A Destra si vede il traguardo a portata di mano. Calenda con la sua campagna acquisti in Forza Italia poteva rappresentare un pericolo. Per evitare sorprese anche qui si fa appello al voto utile: Calenda sta con la sinistra. Chi è contro la sinistra non può votare per lui. Questo per evitare che una parte dell’elettorato moderato, quello che si riconosceva in Forza Italia, possa essere tentato dalle sirene centriste che centriste non appaiono più. Così sembrano svanire mesi di polemiche nel centrodestra. Berlusconi difende Giorgia Meloni dagli attacchi.
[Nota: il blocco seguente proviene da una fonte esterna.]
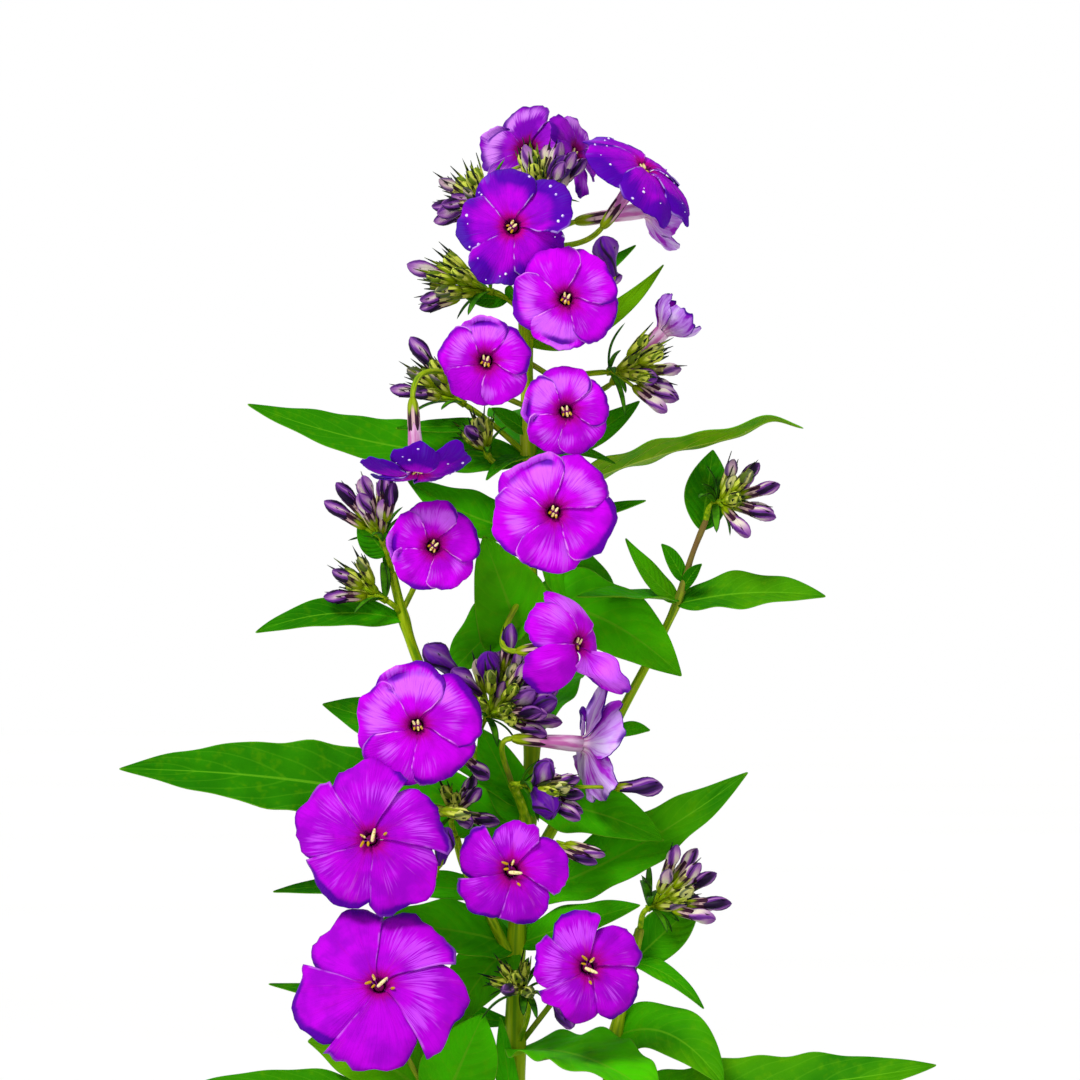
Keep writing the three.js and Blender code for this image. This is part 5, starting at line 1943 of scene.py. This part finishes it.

Ormai è chiaro che è lei il candidato premier. E non ha bisogno di garanti. Ha imposto alla coalizione il rispetto delle intese internazionali, la fedeltà alla Nato, la scelta chiara di essere al fianco dell’Ucraina. Non solo, ma nei prossimi giorni  incontrerà le cancellerie europee. Coalizione unita, con un partito e un leader in ascesa. I problemi sono degli altri. Salvini ha provato a candidarsi per il Viminale, ma è stato stoppato dalla Meloni: questo le vedremo dopo. Salvini deve fare i conti anche con il proprio partito. Se dovesse scendere sotto la soglia psicologica del 10 per cento la sua posizione potrebbe essere messa in discussione. Berlusconi, vuole impegnarsi in campagna elettorale, ma ci sono molte incognite sul futuro di Forza Italia. Ha perso elettori a destra che hanno preferito rivolgersi prima alla Lega e ora a Fratelli d’Italia. Rischia di perdere consensi anche nell’area moderata. La radicalizzazione del voto rischia di punirlo. Ipotizza il 20 per cento per il suo partito, ma lo spauracchio è che possa scendere al 5. La vittoria del centrodestra non sarebbe in discussione, ma il terremoto politico ci sarebbe lo stesso, sarebbe soprattutto la vittoria di Giorgia Meloni. Dall’altra parte all’opposizione ci sarebbe Letta con il suo Pd. In futuro potrebbe realizzarsi il sogno di Giuliano Ferrara che avrebbe voluto uno scontro diretto tra Meloni e Letta.  Intanto stiamo all’oggi anche se appare difficile seguire i giochetti a sinistra soprattutto nella prospettiva di un difficile autunno per le famiglie italiane.

Speriamo che nella battaglia tra presunti pericoli e allarmi ci sia spazio per parlare di programmi e di proposte per il governo del Paese.